Under the national security law, Kwok, executive director of the Washington, D.C.–based Hong Kong Democracy Council, is facing charges of foreign collusion for activities that include meeting with foreign officials to request sanctions against Hong Kong and China. She has been in the process of applying for asylum in the United States, while working under the provisions of a ­program President Joe Biden approved in 2021. The program provides a temporary safe haven for eligible Hong Kongers facing Chinese repression.

The United States, United Kingdom, and Australia—countries where the wanted activists reside—condemned the bounties. U.S. Department of State spokesman Matthew Miller said in a statement that the extraterritorial application of the national security law was “a dangerous precedent that threatens the human rights and fundamental freedoms of people all over the world.”

The other wanted activists are former legislators Nathan Law, Ted Hui, and Dennis Kwok; lawyer Kevin Yam; unionist Christopher Mung; online commentator Elmer Yuen; and activist Finn Lau.

Referring to the activists, Hong Kong Chief Executive John Lee said Hong Kong “will be pursuing the abscondees’ criminal responsibilities for life until they surrender themselves.” At the same time, Hong Kong police admitted they can’t arrest the activists unless they return to Hong Kong.

But they could step up the pressure within Hong Kong itself. National security police on July 11 targeted the family of Law, who is residing in the United Kingdom, where he was granted asylum. Police raided the homes of his parents and brother in Hong Kong and interrogated them, asking whether they had funded Law and served as his agents. Days prior, police arrested five former members of the now-defunct opposition party Law had co-founded, accusing them of funding overseas activists who endanger national security.

Authorities have also used the national security law to shutter news outlets, pull books from libraries, and ban movies. Many families have emigrated in search of greater freedom for themselves and their children. Amid the exodus, more than 64,000 students have left Hong Kong’s school system in the last two years. The declining enrollment is forcing some schools to close in the city of 7.3 million.

Kwok doesn’t think Hong Kong really believed it could pressure the United States, the U.K., and Australia into surrendering her and the other activists: Those countries have already suspended their extradition treaties with Hong Kong. Still, Kwok now has to take extra precautions.

“I definitely cannot travel to countries that have ongoing, existing extradition treaties with the Hong Kong and Chinese governments,” she said. Among the nations she would need to avoid are Singapore, Portugal, and South Africa.

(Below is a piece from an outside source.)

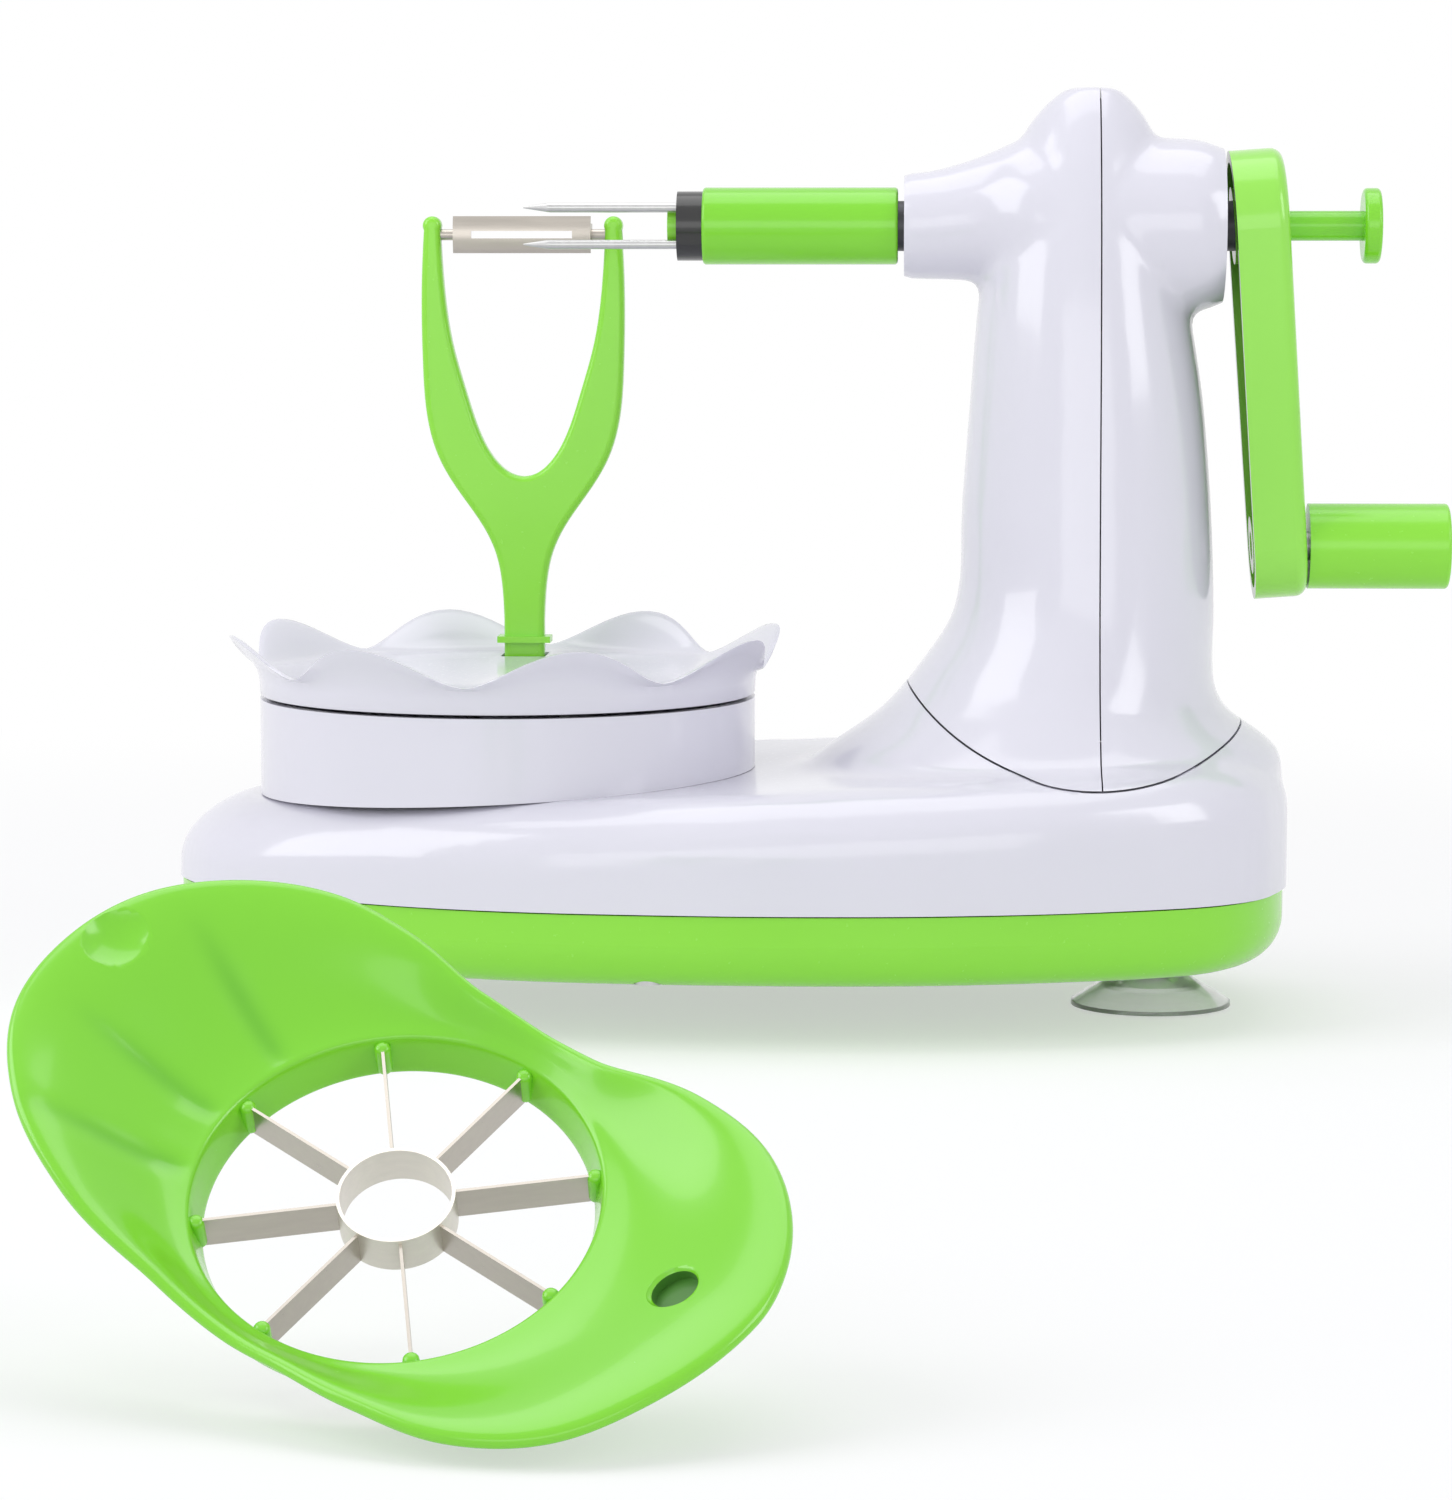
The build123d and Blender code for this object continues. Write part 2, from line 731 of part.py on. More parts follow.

Chinese police have reportedly set up more than 100 covert overseas police stations worldwide.

It’s also possible that China might ask Interpol to issue a “red notice” to pursue the activists. That’s been done before, said Anouk Wear, research and policy adviser of the U.K.-based rights group Hong Kong Watch. “But we have no evidence they are using [the notice] against Hong Kongers for now.” A July 11 search of Interpol’s red notices did not return the names of any of the wanted activists.

Beyond the most recent scare tactics, Chinese police have reportedly set up more than 100 covert overseas police stations worldwide (see “Why are Chinese ‘police stations’ in U.S. ­cities?,” May 20). The stations appear to be involved in pressuring dissidents and criminal suspects to return to China against their will.

“The Hong Kong National Security Law has no jurisdiction abroad, and governments must protect the rights and freedoms of activists in exile,” said Benedict Rogers, chief executive of Hong Kong Watch, in a statement. “We must stand up to the Beijing government and stand alongside our courageous friends from Hong Kong.”